🩸 RED BLOOD JOURNAL TRANSMISSION
Division: Existential Philosophy Division
Transmission Code: RBJ-EPD-2026-DUAL-LAW-LESSON
Classification: Philosophical Reflection / Human Condition
Archive: The Archive of Blood & Memory
THE TWO LAWS OF EXISTENCE
The Material Lesson and the Spiritual Choice
PROLOGUE — THE FIRST INSTINCT
Every human being enters life through the same doorway: the material world.
And the material world teaches its first lesson quickly.
The strong take from the weak.
The bigger fish eats the smaller fish.
Nature does not hide this rule. It displays it everywhere.
Predators hunt prey.
Empires dominate smaller nations.
The powerful accumulate resources while the powerless struggle to survive.
This is not spiritual law.
This is material law.
And every human being must first learn this law in order to survive in the physical world.
I — THE FIRST LESSON: SURVIVAL
In the early stages of life, the material lesson becomes clear:
Power protects itself.
Wealth gathers more wealth.
Strength pushes aside weakness.
It is the easiest and laziest path available in the material world.
Take what you can.
Separate from those who have less.
Protect your position.
This instinct appears everywhere.
The rich separate themselves from the poor.
The powerful isolate themselves from the powerless.
Groups divide themselves by status, resources, and influence.
This behavior mirrors the structure of nature itself.
It is the natural order of the material world.
And every human being witnesses it.
Many learn it.
Most accept it.
II — THE SECOND LAW: SPIRIT
But there is another law.
A quieter one.
A law that does not come from survival but from consciousness.
This is the law of the spirit.
Spirit does not deny that the strong can dominate the weak.

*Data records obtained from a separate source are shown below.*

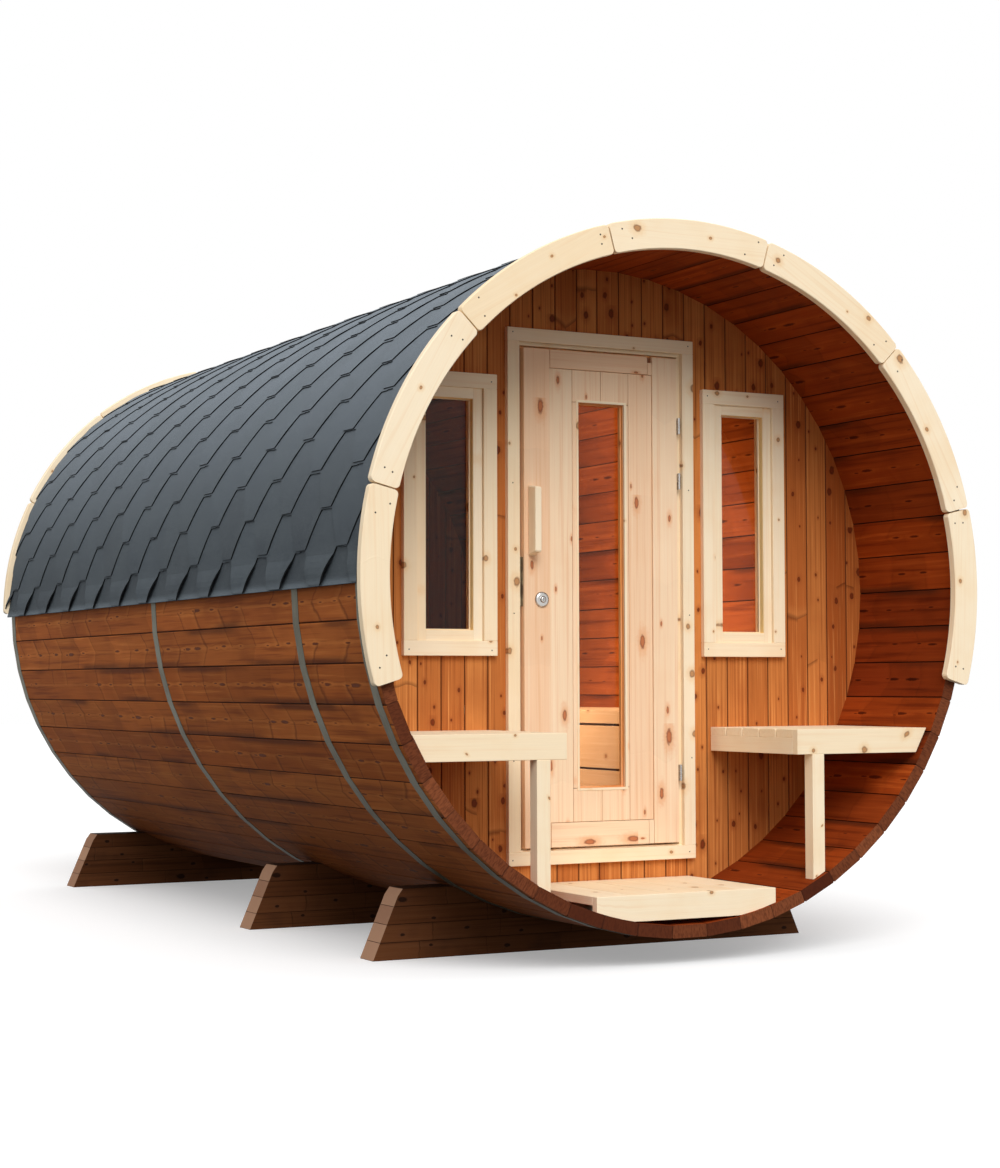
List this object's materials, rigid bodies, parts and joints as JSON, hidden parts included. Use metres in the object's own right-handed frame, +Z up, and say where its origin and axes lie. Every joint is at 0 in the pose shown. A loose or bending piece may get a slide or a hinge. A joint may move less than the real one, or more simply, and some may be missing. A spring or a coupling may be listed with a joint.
{
  "type": "barrel sauna",
  "caption": "Barrel-shaped outdoor sauna of bevelled staves with steel hoops, a shingled upper half, an open porch with benches, and a glazed door that swings outward",
  "frame": {"origin": "on the ground, under the middle of the barrel's length and width", "axes": "+X to the right of someone facing the porch, +Y from the porch to the back end, +Z up"},
  "size_m": [2.262, 3.708, 2.314],
  "materials": {
    "stave_timber": "matt heat-treated",
    "spruce": "planed, untreated",
    "door_pine": "planed, untreated",
    "wall_boards": "planed, heat-treated",
    "cradle_timber": "rough, impregnated",
    "hoop_steel": "dull",
    "shingle": "mineral grit",
    "tinted_glass": "bronze tint",
    "bright_steel": "polished",
    "dark_steel": "dark"
  },
  "bodies": {
    "sauna": {"staves_1": "stave_timber", "staves_2": "stave_timber", "staves_3": "stave_timber", "staves_4": "stave_timber", "staves_5": "stave_timber", "staves_6": "stave_timber", "staves_7": "stave_timber", "staves_8": "stave_timber", "staves_9": "stave_timber", "front_trim_1": "spruce", "front_trim_2": "spruce", "front_trim_3": "spruce", "front_trim_4": "spruce", "front_trim_5": "spruce", "front_trim_6": "spruce", "front_trim_7": "spruce", "back_trim": "spruce", "porch_bench_left": "spruce", "porch_bench_right": "spruce", "porch_deck": "spruce", "sauna_floor": "spruce", "sauna_bench_left": "spruce", "sauna_bench_right": "spruce", "door_jambs": "door_pine", "door_head": "door_pine", "door_sill": "door_pine", "window_frames": "door_pine", "front_wall_left": "wall_boards", "front_wall_right": "wall_boards", "front_wall_over_door": "wall_boards", "front_wall_under_door": "wall_boards", "back_wall": "wall_boards", "cradle_front": "cradle_timber", "cradle_middle": "cradle_timber", "cradle_back": "cradle_timber", "steel_hoops": "hoop_steel", "roof_shingles": "shingle", "window_glass": "tinted_glass", "hinges_on_frame": "bright_steel", "strike_plate": "dark_steel"},
    "door": {"door_leaf": "door_pine", "door_glass": "tinted_glass", "door_grips": "door_pine", "door_lock": "bright_steel", "hinges_on_door": "bright_steel"}
  },
  "joints": [
    {"name": "door_hinge", "type": "hinge", "parent": "sauna", "child": "door", "pos_m": [0.2905, -1.329, 0], "axis": [0, 0, 1], "range_deg": [0, 100]}
  ]
}
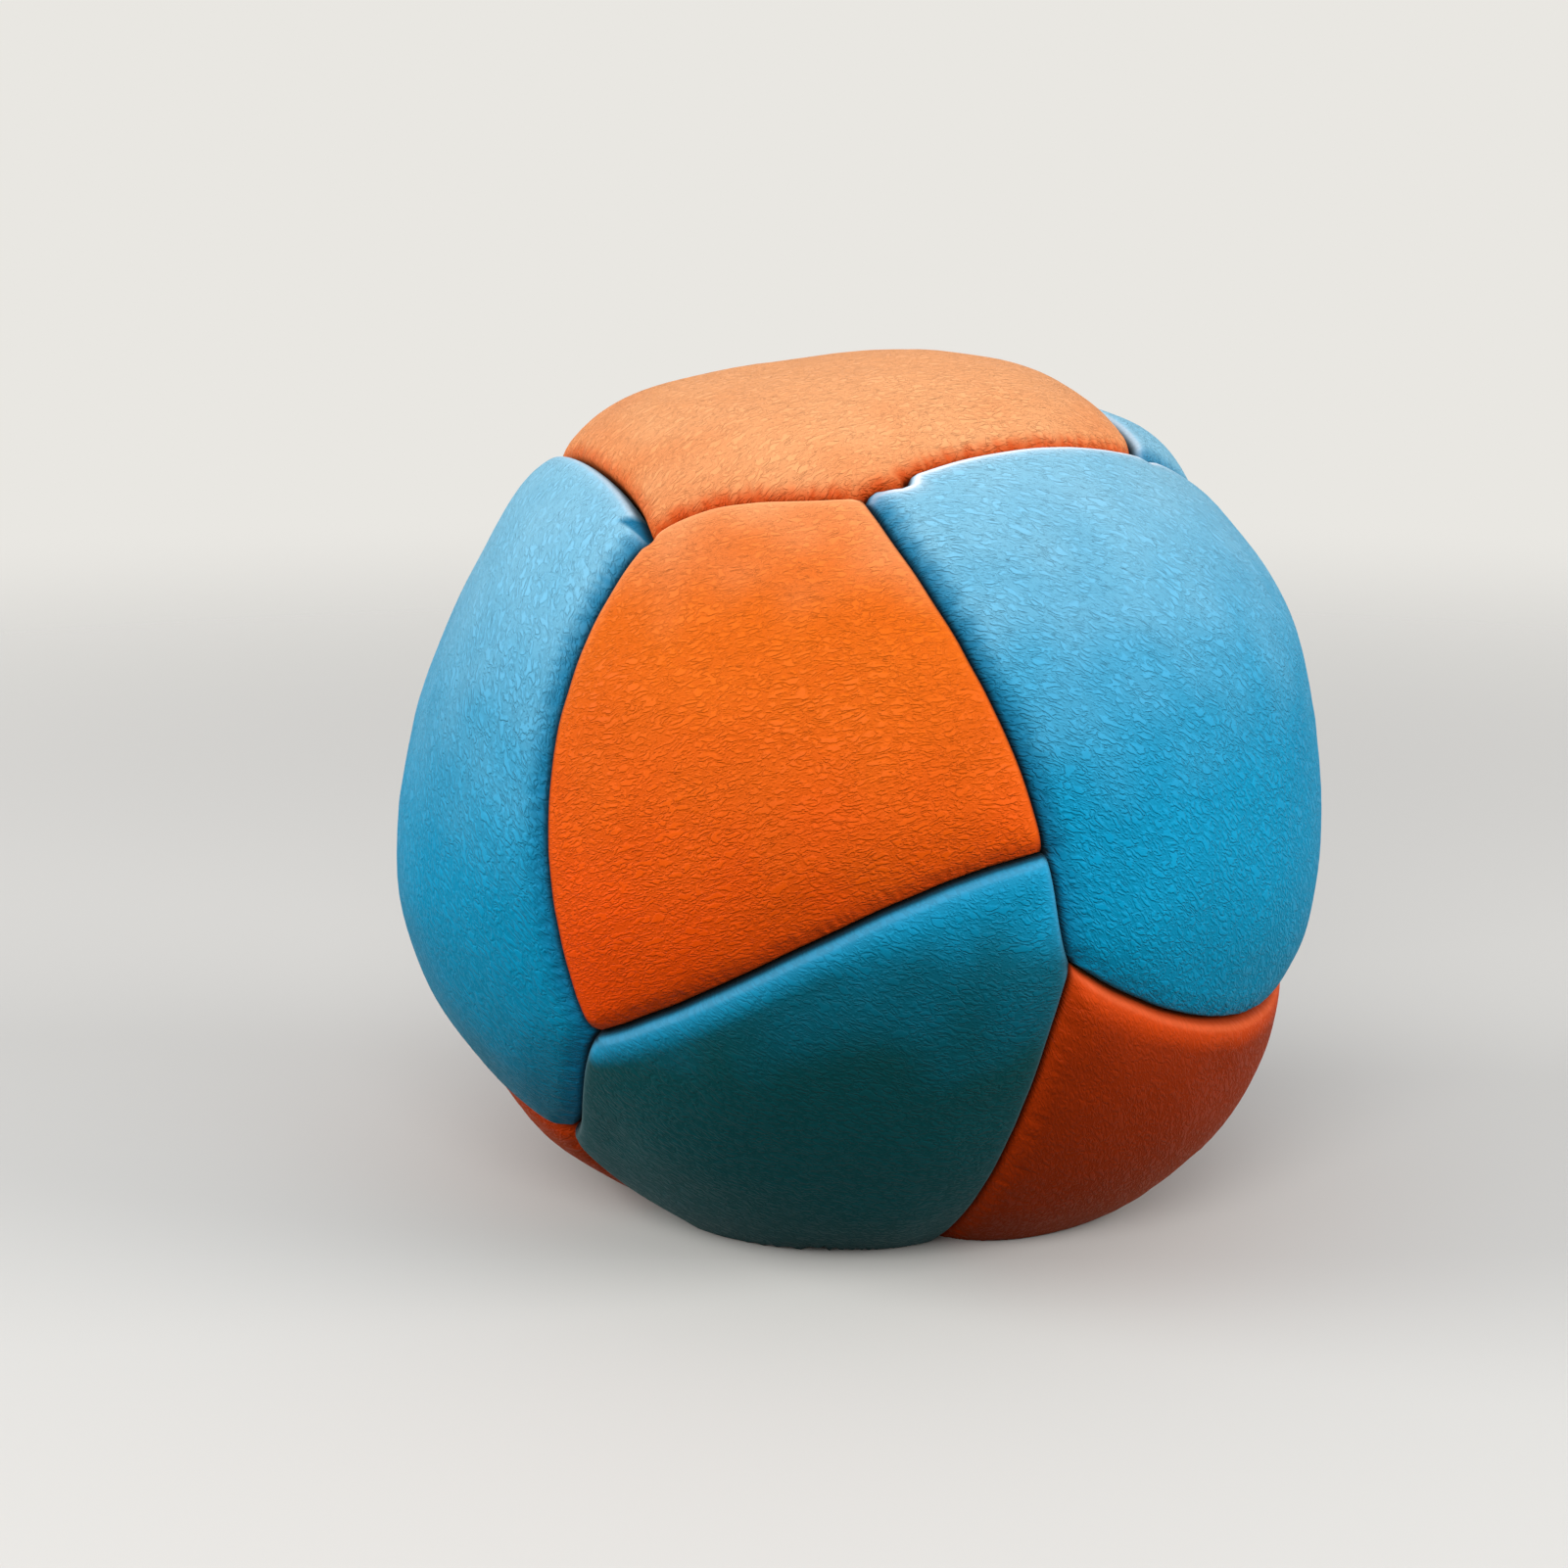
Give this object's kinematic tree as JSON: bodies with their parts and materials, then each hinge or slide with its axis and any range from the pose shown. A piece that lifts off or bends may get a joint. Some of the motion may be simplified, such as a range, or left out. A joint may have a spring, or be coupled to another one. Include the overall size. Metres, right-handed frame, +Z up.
{
  "type": "footbag",
  "caption": "Soft kicking ball of sewn orange and blue leather panels filled with plastic pellets, settled on a flat base.",
  "frame": {"origin": "on the resting surface, under the middle of the bag's width and depth", "axes": "+Z up, -Y towards the side with the front panel, +X to the right as seen from the front"},
  "size_m": [0.0616, 0.0612, 0.0567],
  "materials": {
    "orange_leather": "satin, fine grain",
    "blue_leather": "satin, fine grain",
    "thread": "waxed, matte",
    "pellets": "matte"
  },
  "bodies": {
    "root": {"panel_top": "orange_leather", "panel_front": "orange_leather", "panel_lower_right": "orange_leather", "panel_lower_left": "orange_leather", "panel_left": "blue_leather", "panel_right": "blue_leather", "panel_lower_front": "blue_leather", "panel_back": "blue_leather", "stitches_top_to_front": "thread", "stitches_front_to_left": "thread", "stitches_front_to_right": "thread", "stitches_front_to_lower_front": "thread", "stitches_top_to_right": "thread", "stitches_top_to_left": "thread", "stitches_top_to_back": "thread", "stitches_right_to_back": "thread", "stitches_left_to_lower_front": "thread", "stitches_right_to_lower_front": "thread", "stitches_right_to_lower_right": "thread", "stitches_lower_front_to_lower_right": "thread", "stitches_lower_front_to_lower_left": "thread", "stitches_left_to_lower_left": "thread", "stitches_left_to_back": "thread", "stitches_back_to_lower_left": "thread", "stitches_back_to_lower_right": "thread", "stitches_lower_right_to_lower_left": "thread", "pellet_fill": "pellets"}
  },
  "joints": []
}
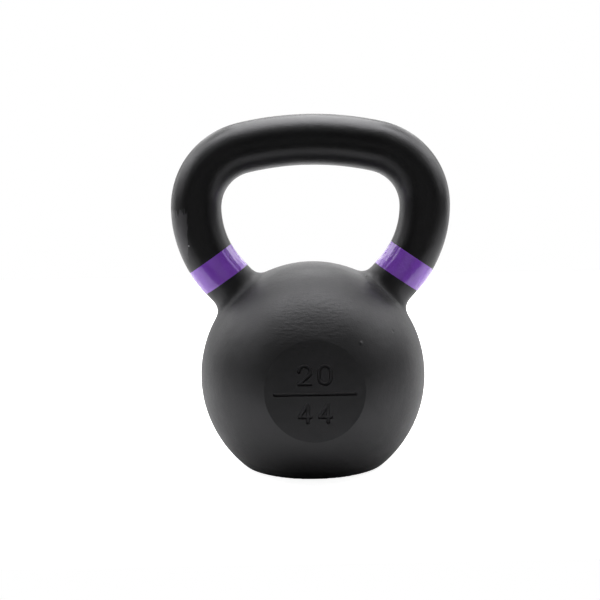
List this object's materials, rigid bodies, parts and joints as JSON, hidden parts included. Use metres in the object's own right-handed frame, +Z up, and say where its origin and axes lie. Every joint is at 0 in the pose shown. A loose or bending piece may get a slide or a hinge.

Spirit simply asks a deeper question:
Should they?
Where the material world says take,
the spiritual world says understand.
Where the material world rewards domination,
the spiritual world honors restraint.
III — THE REAL TEST
The true test of a human being is not whether they can take from the weaker.
Almost everyone can.
Power makes that easy.
The real test appears when a person realizes something deeper:
They have the ability to take — but they choose not to.
This is where spirit begins to appear.
The person who exploits weakness has only learned the first lesson of the material world.
But the person who understands power and still refuses to abuse it has learned something far greater.
IV — THE ILLUSION OF SUCCESS
In the material world success is often measured by accumulation.
Money.
Power.
Status.
Control.
Those who gather the most are considered the winners.
But this is only material success.
True success belongs to a different category.
The truly successful human being is not the one who dominates the weak.
It is the one who understands that domination is possible — yet chooses restraint.
Not because they are powerless.
But because they are aware.
V — THE SHORT LESSON
Life appears long while living it.
But from a wider perspective, it is extremely short.
A brief training ground.
A classroom where two laws are revealed:
The law of material survival
The law of spiritual restraint
The first lesson is easy to learn.
The second lesson requires awareness.
FINAL REFLECTION — THE MOMENT OF CLARITY
At the end of this short lesson, something becomes clear.
The material world teaches what can be done.
The spiritual world teaches what should not be done, even when it can.
This is the dividing line between survival and wisdom.
Between power and understanding.
Between the predator and the conscious human being.
The truly successful person is not the one who proves they can take from the weak.
It is the one who understands that they can…
but will not. 🩸
⚖️The Architecture of Restraint:
Survival Versus Spirit
This philosophical text explores the fundamental tension between physical survival and higher consciousness.
It describes a primary material law where the strong naturally dominate the weak to accumulate status and resources.
However, the author argues that true human maturity requires mastering a secondary spiritual law rooted in moral restraint.
This perspective suggests that the ultimate measure of a person is not their ability to exert power, but their conscious decision to refuse exploitation.
Ultimately, life is presented as a brief educational period where individuals must choose between the instinct of a predator and the wisdom of a self-controlled being.